Kitchenette at work in Tel Aviv. Two girls are preparing a hot dog bun for their lunch break. A girl walks by and comments on the savory smell. She uses the singular form for hot dog in Hebrew and says nakneik. Both girls laugh and say naknekiyot, using the plural form. She knows these are super nice girls and doesn’t think anything about it, in fact she completely forgets. Fifteen minutes later the two girls walk over to her department and wait five minutes for her to finish a phone call. They sensitively and apologetically tell her “We wanted to make sure that you didn’t think we were laughing at you. We were laughing because we both said the same word at the same time.”
A girl is ecstatic. For the first time in her life her mother took her to buy shoes in the Beverly Center at Nine West. Up until then her mother bought all her shoes from a boutique store called Kids’ Only. While shopping in Nine West she noticed there wasn’t much of a selection and so she bought the only sensible closed shoe that was acceptable to wear in school. She was so excited to show off her shoes the next day. But unfortunately, no one ever handed her the memo that said “Thou shall never wear the same pair of shoes as a girl who deems you inferior to her.” Her day turned into a living hell. She was taunted non-stop all throughout the day.
A girl walks by a coffee shop. She sees two of her peers chatting over a cup of coffee. She’s overtaken by surprise when they invite her to join them. A good conversation was had by all, and she felt that her company was genuinely appreciated. It’s a casual encounter, but one that she’ll never forget because of how authentically nice the girls were.

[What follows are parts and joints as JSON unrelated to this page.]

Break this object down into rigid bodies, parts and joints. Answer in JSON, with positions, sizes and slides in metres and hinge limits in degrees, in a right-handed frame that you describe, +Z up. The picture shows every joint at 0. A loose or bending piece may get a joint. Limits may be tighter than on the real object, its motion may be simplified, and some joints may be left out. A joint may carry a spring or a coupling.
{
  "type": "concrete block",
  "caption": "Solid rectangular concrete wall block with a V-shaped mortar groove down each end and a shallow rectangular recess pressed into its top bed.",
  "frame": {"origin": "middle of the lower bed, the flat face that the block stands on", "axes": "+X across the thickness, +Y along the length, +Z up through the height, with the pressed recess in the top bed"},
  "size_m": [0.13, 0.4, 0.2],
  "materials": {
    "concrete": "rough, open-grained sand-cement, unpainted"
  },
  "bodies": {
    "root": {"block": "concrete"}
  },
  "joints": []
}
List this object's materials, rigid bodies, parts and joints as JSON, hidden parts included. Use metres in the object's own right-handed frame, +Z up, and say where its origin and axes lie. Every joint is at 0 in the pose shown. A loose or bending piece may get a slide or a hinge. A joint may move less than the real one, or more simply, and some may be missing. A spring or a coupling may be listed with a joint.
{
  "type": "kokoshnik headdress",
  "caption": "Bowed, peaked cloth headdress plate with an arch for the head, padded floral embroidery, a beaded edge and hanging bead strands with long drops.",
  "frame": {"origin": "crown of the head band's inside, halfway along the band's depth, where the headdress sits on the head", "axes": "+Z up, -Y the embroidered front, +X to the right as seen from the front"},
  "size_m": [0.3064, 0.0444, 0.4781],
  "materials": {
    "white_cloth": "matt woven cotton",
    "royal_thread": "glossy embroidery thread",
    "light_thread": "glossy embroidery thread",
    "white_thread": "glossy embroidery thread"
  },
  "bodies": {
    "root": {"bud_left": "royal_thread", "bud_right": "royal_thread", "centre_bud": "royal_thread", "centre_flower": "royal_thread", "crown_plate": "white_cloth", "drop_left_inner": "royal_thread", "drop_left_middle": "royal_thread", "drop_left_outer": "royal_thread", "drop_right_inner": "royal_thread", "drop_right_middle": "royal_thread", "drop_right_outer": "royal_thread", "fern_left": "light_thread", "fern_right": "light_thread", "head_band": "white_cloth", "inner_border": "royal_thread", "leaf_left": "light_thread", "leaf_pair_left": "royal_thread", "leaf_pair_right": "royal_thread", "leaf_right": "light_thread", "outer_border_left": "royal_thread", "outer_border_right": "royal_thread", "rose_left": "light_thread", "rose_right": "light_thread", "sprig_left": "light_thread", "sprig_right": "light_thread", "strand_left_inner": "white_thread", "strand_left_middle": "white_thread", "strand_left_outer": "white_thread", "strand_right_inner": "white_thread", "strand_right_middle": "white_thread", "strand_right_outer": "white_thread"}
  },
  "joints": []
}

Literature class with seventeen and eighteen year olds. The teacher asks a student who arrived a few months earlier from Iran to read aloud from the book assigned to the entire class. She reads perfectly, but with a super thick Persian accent. A girl looks around the classroom and is flabbergasted. Every single girl, with herself being the only exception, is unsuccessfully desperately trying to hide their uncontrollable giggles because apparently there’s absolutely nothing funnier than one of your peers who speaks with a thick accent.
The last story involves a little autistic boy. He burst into a classroom and started talking about how good he was at playing with his PlayStation. All the boys in the class stopped to listen to him. They said “Wow, it’s so nice that you’re sharing this with us.” Not one boy teased or laughed. They listened to him wholeheartedly and made sure he would feel included.
The reader has by now evidently noticed the apparent distinction and the juxtaposition of very different types of stories. If it wasn’t yet discernible, I’m the subject of each story with the exception of the last one. None of these stories are products of my imagination, and every single detail is true. You may legitimately ask what my purpose is in rehashing all of these seemingly unrelated incidents. There are many answers to that question, but the primary answer is because I think that it’s a conversation that for whatever reason has never been given priority. There are activists for many different causes, but there are no well-known activists who educate about sensitivity that really matters. When a person is attacked for the crime of just being themselves, it’s so much more hurtful and personal than blanket racism or anti-semitism.
The good news is that there’s a very simple answer to ensure that your kids won’t behave like despicable human beings. It’s not even remotely complicated. There can be many neurological disorders which may cause a child to have severe behavioral issues. There’s no neurological disorder which causes a child to snub their nose at another child. It all ultimately comes straight from the chinuch they were given at home. And if your child doesn’t have basic derech eretz, all the mishnayos he knows by heart are fundamentally worthless.
I want to leave on a positive note and educate parents, teachers, and mentors alike on how to raise good children who are sensitive to the emotional well-being of others. There’s three rules of thumb which every parent and educator should adopt. One, never ever laugh at someone else in their presence. It’s OK to laugh with someone, it’s never OK to laugh at someone. Two, be open to people who are different from you, try to make friends with people who come from radically different backgrounds. This way you’re subconsciously sending a message of diversity and inclusion that actually matters to your children. Three, always model inclusivity. If you’re making a birthday party, invite the entire class, even if it’s more expensive. Encourage your child to occasionally expand out from his friend group and get to know other children. It’s the miniscule acts of compassion and kindness that make the world a better place for each one of us.